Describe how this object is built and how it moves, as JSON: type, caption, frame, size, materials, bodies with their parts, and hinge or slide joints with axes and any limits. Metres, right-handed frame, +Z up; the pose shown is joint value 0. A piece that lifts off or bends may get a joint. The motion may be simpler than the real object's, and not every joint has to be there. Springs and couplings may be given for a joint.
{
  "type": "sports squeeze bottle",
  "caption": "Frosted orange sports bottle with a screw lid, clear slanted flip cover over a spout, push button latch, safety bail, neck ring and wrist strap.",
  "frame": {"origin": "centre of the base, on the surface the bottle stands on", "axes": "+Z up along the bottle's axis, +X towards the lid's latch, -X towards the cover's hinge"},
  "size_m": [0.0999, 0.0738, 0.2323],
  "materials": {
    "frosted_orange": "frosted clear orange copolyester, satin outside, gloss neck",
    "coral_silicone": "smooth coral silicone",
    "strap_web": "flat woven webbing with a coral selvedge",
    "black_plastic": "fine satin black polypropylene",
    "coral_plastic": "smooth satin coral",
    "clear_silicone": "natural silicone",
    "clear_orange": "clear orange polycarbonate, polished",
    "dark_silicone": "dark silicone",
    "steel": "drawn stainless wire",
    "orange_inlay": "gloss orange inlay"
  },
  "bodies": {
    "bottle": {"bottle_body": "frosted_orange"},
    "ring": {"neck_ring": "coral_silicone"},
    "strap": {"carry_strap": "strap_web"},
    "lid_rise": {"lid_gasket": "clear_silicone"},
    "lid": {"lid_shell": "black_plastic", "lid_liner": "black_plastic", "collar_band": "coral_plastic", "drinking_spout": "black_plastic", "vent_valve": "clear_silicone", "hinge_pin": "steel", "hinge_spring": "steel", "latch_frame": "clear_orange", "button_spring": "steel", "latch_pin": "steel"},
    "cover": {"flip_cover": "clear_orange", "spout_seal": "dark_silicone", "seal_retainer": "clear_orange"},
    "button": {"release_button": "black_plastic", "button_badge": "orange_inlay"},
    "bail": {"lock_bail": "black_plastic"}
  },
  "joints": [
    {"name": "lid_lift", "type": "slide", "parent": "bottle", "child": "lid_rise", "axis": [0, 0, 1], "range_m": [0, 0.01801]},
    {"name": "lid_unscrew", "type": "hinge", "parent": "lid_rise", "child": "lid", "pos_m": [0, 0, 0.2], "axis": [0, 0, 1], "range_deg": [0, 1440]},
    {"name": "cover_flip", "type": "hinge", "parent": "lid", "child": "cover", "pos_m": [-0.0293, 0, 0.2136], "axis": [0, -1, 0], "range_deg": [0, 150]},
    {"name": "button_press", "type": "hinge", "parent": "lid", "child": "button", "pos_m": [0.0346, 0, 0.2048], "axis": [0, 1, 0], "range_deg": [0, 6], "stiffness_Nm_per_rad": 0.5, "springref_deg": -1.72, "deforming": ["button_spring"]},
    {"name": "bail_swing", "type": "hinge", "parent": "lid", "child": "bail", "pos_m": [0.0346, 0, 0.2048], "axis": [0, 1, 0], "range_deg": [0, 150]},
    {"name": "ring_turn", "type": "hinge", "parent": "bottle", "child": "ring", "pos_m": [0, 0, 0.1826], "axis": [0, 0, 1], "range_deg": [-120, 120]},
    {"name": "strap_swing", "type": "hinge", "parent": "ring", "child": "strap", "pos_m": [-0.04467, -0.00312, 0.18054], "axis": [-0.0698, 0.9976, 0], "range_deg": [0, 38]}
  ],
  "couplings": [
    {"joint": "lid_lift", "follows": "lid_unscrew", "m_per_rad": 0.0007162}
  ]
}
▬▬▬▬▬▬▬▬▬▬
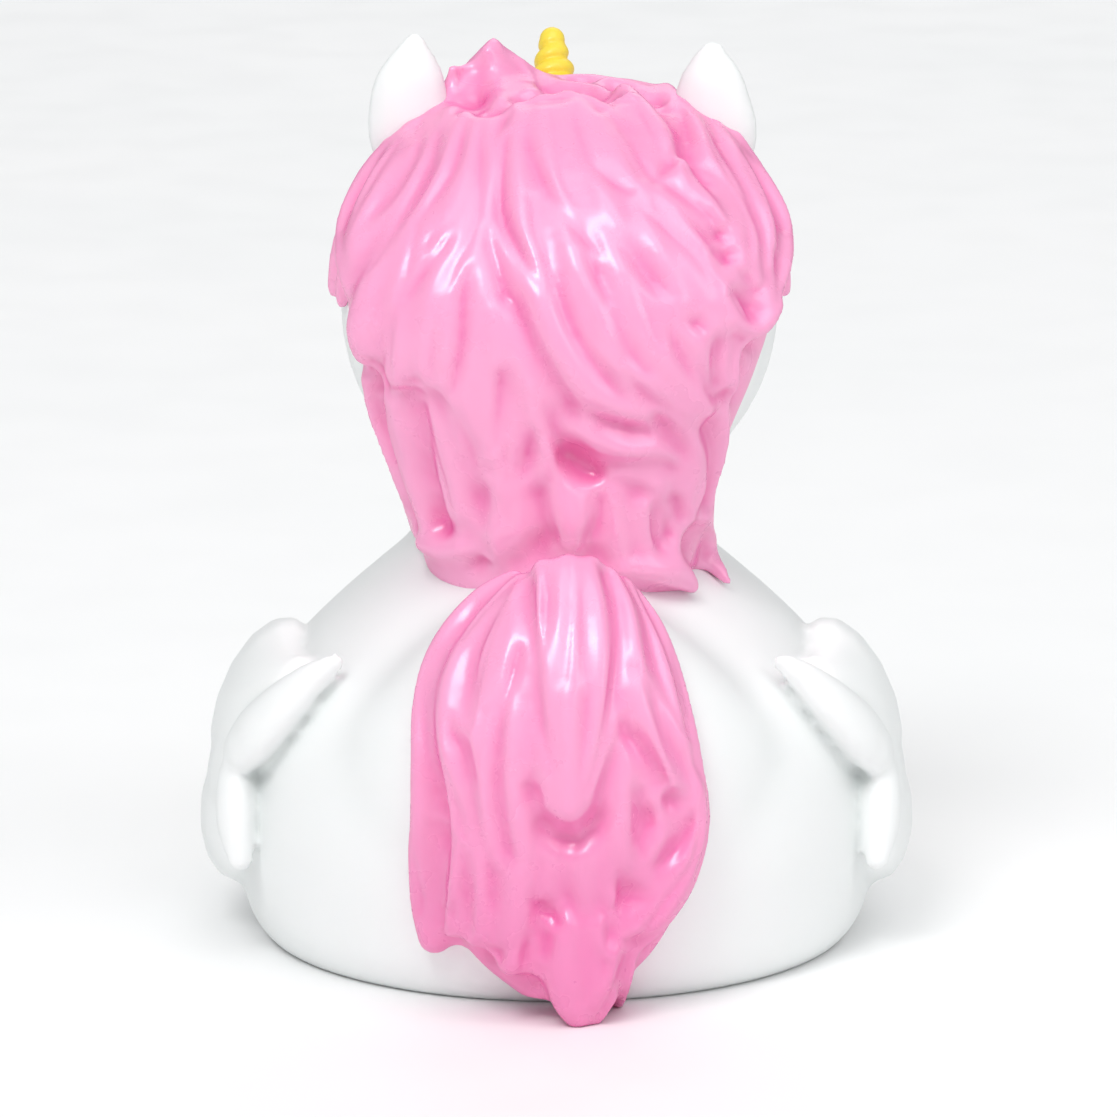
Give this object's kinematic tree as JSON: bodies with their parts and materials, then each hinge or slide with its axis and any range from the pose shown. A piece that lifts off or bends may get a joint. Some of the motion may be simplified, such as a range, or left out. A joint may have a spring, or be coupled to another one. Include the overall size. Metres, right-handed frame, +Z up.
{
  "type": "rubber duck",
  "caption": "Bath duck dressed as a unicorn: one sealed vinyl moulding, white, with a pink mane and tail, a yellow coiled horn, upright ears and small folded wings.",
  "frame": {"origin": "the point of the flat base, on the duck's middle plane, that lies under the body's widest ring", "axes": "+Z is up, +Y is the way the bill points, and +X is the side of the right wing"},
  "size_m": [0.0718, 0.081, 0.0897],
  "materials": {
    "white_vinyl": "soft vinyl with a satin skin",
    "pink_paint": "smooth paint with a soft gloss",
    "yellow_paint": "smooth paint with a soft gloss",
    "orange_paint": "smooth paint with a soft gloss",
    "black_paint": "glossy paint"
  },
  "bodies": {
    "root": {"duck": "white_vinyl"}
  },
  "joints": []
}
▬▬▬▬▬▬▬▬▬▬
* [TASK DIRECTIONS]
Work out how many lines in the records above hold the string "joints", then give only that count.

* [EXERCISE SOLUTION]
3